INFORMATION PROVIDED:
######
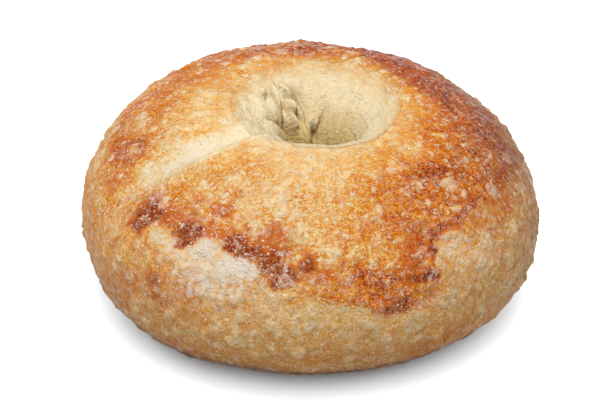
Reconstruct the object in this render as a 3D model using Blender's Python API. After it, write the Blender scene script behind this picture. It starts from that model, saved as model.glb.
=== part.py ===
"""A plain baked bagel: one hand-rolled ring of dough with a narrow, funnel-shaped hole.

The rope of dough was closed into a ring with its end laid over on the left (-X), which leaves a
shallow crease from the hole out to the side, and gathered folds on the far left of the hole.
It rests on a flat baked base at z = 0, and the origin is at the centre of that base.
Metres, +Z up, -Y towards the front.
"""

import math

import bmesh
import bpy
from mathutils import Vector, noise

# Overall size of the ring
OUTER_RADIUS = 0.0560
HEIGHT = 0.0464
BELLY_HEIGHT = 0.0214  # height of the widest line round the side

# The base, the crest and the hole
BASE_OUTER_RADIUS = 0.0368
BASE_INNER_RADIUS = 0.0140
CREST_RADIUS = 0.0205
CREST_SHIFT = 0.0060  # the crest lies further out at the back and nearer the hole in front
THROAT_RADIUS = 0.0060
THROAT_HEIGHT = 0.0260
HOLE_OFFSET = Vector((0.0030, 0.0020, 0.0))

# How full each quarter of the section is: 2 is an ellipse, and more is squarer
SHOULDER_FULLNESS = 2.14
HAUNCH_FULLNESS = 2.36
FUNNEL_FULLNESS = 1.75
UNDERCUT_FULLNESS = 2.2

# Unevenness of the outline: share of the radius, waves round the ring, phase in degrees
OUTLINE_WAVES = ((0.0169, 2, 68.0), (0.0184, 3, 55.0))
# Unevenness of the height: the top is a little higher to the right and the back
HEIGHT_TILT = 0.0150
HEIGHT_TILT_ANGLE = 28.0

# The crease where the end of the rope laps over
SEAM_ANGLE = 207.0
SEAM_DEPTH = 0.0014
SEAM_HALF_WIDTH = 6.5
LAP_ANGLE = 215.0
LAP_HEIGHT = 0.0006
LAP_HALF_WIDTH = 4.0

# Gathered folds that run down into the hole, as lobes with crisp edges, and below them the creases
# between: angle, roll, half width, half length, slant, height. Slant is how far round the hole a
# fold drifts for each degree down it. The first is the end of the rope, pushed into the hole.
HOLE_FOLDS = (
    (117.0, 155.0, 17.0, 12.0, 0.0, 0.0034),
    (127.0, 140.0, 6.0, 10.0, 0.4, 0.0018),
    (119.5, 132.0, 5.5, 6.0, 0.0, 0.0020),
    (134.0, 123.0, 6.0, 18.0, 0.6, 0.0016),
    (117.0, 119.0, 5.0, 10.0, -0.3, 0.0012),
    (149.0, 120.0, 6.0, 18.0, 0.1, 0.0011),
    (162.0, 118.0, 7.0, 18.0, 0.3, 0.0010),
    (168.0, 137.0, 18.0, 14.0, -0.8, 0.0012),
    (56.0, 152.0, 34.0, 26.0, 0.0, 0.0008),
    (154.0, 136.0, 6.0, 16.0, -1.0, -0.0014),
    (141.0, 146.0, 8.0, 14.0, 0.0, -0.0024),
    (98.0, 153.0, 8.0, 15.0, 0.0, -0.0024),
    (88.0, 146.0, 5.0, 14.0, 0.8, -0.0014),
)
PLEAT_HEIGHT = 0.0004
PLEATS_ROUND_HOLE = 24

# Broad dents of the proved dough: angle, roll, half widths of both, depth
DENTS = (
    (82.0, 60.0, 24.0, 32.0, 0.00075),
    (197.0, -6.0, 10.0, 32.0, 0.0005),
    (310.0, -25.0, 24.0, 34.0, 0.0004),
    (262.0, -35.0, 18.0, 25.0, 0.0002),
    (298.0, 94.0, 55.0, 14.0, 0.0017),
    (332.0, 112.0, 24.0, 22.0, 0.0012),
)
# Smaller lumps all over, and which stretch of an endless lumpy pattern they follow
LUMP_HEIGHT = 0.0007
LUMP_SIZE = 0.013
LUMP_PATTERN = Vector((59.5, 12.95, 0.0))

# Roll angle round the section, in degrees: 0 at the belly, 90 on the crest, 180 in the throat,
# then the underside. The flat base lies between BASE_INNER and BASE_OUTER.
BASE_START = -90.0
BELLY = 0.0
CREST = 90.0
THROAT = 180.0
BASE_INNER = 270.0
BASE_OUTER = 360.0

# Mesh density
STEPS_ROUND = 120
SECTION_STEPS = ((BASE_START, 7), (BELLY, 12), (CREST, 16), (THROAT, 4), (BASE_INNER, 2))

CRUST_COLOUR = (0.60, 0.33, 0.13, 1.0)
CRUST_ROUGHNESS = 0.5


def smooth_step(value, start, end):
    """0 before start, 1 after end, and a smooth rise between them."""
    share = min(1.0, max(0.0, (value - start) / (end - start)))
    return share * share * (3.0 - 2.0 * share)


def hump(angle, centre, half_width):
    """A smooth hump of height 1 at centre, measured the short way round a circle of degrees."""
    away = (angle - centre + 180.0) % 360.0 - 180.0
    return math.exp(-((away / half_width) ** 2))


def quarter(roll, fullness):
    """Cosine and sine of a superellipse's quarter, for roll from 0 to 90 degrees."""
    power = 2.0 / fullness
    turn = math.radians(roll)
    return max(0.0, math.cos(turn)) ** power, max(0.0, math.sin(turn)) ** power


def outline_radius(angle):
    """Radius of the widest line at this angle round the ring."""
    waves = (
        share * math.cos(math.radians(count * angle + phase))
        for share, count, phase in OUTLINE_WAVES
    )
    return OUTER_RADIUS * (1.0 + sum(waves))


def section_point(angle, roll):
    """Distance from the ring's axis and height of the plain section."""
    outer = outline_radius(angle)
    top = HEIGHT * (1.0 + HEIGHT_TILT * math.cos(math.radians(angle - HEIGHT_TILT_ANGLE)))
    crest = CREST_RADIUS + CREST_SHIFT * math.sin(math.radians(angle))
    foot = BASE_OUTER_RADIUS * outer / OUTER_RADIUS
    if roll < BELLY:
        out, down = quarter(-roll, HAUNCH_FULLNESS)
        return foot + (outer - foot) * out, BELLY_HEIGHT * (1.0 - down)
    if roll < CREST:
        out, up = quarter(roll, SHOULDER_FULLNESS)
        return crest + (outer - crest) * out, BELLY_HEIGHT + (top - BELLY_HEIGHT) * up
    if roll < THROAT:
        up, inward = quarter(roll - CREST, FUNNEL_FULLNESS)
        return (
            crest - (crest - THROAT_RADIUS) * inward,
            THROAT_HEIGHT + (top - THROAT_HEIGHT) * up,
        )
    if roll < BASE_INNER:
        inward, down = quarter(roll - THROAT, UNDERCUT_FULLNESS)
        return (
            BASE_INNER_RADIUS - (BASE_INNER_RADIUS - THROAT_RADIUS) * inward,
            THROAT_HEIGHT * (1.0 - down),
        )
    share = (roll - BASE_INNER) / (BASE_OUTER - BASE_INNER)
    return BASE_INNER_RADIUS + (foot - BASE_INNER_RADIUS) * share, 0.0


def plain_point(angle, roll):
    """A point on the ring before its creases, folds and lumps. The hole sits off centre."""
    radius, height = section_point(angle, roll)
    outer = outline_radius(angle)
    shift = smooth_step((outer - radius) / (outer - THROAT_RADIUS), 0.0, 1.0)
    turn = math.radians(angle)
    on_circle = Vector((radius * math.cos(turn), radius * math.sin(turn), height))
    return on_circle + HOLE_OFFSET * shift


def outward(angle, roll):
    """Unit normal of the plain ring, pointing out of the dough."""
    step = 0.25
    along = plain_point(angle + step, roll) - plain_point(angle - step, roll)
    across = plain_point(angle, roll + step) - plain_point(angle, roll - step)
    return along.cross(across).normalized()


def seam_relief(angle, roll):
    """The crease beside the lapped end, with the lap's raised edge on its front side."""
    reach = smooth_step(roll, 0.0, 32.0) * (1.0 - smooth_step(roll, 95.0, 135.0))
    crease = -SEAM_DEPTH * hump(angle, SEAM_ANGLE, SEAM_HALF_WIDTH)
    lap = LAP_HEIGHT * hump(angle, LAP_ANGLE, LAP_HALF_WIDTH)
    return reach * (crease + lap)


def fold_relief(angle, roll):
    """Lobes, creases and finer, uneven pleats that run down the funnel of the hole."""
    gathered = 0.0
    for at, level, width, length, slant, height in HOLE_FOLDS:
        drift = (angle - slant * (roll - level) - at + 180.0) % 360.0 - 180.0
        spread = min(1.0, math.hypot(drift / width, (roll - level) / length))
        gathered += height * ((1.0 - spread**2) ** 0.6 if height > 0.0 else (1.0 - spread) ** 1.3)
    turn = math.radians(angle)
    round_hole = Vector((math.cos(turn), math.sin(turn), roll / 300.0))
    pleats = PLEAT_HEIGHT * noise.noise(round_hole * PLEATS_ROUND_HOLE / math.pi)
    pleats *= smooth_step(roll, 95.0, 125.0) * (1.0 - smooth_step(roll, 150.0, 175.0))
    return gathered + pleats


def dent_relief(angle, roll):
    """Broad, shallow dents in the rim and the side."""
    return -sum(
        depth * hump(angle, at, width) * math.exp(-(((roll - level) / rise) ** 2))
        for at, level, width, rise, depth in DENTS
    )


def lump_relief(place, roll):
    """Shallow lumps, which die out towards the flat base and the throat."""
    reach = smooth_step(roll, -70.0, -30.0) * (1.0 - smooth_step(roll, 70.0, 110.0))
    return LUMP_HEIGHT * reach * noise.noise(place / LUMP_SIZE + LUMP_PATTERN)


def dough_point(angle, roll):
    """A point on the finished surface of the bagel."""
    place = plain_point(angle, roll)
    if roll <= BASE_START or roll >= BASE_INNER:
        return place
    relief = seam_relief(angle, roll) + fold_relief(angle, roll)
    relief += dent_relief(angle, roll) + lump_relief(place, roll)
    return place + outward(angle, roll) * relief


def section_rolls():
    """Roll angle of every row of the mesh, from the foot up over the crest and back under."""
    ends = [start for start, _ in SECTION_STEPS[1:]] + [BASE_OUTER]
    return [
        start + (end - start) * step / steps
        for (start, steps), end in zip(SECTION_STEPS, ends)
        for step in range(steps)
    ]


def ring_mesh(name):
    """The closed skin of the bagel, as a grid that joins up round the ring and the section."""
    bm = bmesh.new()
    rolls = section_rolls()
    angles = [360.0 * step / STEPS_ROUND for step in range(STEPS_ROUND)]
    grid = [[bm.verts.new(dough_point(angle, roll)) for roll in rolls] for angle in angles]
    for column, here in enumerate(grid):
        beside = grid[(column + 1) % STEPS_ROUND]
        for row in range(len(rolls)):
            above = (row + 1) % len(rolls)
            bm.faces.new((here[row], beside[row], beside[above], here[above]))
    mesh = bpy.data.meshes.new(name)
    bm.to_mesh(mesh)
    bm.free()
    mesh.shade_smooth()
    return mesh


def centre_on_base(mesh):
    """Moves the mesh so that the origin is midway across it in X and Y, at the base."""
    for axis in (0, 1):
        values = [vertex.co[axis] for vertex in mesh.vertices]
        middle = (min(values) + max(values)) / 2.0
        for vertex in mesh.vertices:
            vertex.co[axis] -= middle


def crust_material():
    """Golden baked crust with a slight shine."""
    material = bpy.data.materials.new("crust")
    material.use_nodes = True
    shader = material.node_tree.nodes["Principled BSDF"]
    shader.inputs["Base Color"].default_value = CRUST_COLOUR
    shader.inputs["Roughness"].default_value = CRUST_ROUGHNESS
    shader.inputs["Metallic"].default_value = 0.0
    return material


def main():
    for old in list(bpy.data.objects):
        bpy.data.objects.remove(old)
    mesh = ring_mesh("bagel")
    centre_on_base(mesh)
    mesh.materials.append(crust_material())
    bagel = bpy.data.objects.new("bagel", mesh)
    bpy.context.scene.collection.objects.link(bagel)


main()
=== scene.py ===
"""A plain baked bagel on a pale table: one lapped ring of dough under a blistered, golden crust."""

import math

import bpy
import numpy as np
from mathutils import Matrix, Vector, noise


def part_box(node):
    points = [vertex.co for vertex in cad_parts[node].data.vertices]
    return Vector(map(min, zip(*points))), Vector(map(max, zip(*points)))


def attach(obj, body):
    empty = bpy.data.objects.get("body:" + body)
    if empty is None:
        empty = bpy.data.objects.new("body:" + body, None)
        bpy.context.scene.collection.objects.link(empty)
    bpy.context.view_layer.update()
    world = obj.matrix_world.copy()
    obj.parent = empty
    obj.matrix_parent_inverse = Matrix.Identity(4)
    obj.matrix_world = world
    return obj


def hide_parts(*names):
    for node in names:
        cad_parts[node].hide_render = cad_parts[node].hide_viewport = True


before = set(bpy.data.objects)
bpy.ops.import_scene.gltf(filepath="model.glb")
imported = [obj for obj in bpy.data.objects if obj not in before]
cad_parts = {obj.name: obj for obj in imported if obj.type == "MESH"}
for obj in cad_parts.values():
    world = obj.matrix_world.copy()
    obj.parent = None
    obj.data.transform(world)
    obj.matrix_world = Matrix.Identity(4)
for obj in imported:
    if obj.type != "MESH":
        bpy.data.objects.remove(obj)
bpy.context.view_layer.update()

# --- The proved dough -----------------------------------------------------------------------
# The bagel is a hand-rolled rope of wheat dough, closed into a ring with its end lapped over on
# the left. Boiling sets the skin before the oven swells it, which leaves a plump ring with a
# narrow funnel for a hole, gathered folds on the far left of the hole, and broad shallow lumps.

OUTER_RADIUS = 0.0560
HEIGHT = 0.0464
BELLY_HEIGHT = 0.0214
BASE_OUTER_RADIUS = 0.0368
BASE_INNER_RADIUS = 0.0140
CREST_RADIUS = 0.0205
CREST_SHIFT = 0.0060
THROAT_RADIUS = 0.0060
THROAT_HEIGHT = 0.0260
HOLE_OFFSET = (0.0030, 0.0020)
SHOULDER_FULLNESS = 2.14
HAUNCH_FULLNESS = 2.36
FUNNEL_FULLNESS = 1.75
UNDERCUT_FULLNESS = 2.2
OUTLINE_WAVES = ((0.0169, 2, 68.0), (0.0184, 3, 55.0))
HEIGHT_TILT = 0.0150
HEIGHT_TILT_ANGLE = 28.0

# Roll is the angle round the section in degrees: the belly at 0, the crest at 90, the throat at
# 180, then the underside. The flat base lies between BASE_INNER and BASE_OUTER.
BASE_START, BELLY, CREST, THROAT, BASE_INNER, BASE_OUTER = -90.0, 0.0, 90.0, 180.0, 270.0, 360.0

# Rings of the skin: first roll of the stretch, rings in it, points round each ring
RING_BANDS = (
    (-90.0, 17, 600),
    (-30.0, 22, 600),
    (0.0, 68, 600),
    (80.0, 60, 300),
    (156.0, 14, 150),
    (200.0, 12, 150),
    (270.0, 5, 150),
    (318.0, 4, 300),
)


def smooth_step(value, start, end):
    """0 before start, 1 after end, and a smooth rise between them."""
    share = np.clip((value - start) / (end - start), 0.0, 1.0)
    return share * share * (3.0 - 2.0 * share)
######
GOAL: In the listing above, please print only the lines from the first one to the line where "LAP_HALF_WIDTH = 4.0" appears, exactly as written, both of those lines included.

ANSWER FOR THE TASK:
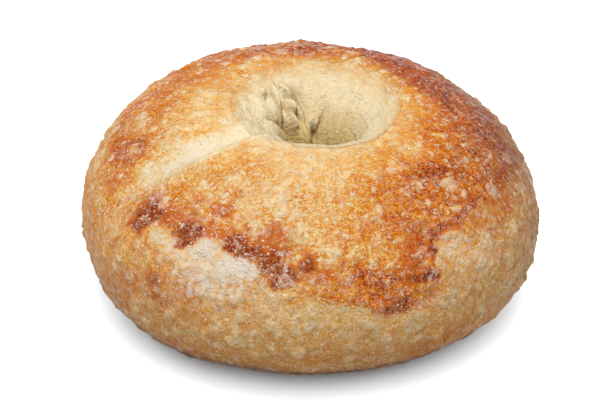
Reconstruct the object in this render as a 3D model using Blender's Python API. After it, write the Blender scene script behind this picture. It starts from that model, saved as model.glb.
=== part.py ===
"""A plain baked bagel: one hand-rolled ring of dough with a narrow, funnel-shaped hole.

The rope of dough was closed into a ring with its end laid over on the left (-X), which leaves a
shallow crease from the hole out to the side, and gathered folds on the far left of the hole.
It rests on a flat baked base at z = 0, and the origin is at the centre of that base.
Metres, +Z up, -Y towards the front.
"""

import math

import bmesh
import bpy
from mathutils import Vector, noise

# Overall size of the ring
OUTER_RADIUS = 0.0560
HEIGHT = 0.0464
BELLY_HEIGHT = 0.0214  # height of the widest line round the side

# The base, the crest and the hole
BASE_OUTER_RADIUS = 0.0368
BASE_INNER_RADIUS = 0.0140
CREST_RADIUS = 0.0205
CREST_SHIFT = 0.0060  # the crest lies further out at the back and nearer the hole in front
THROAT_RADIUS = 0.0060
THROAT_HEIGHT = 0.0260
HOLE_OFFSET = Vector((0.0030, 0.0020, 0.0))

# How full each quarter of the section is: 2 is an ellipse, and more is squarer
SHOULDER_FULLNESS = 2.14
HAUNCH_FULLNESS = 2.36
FUNNEL_FULLNESS = 1.75
UNDERCUT_FULLNESS = 2.2

# Unevenness of the outline: share of the radius, waves round the ring, phase in degrees
OUTLINE_WAVES = ((0.0169, 2, 68.0), (0.0184, 3, 55.0))
# Unevenness of the height: the top is a little higher to the right and the back
HEIGHT_TILT = 0.0150
HEIGHT_TILT_ANGLE = 28.0

# The crease where the end of the rope laps over
SEAM_ANGLE = 207.0
SEAM_DEPTH = 0.0014
SEAM_HALF_WIDTH = 6.5
LAP_ANGLE = 215.0
LAP_HEIGHT = 0.0006
LAP_HALF_WIDTH = 4.0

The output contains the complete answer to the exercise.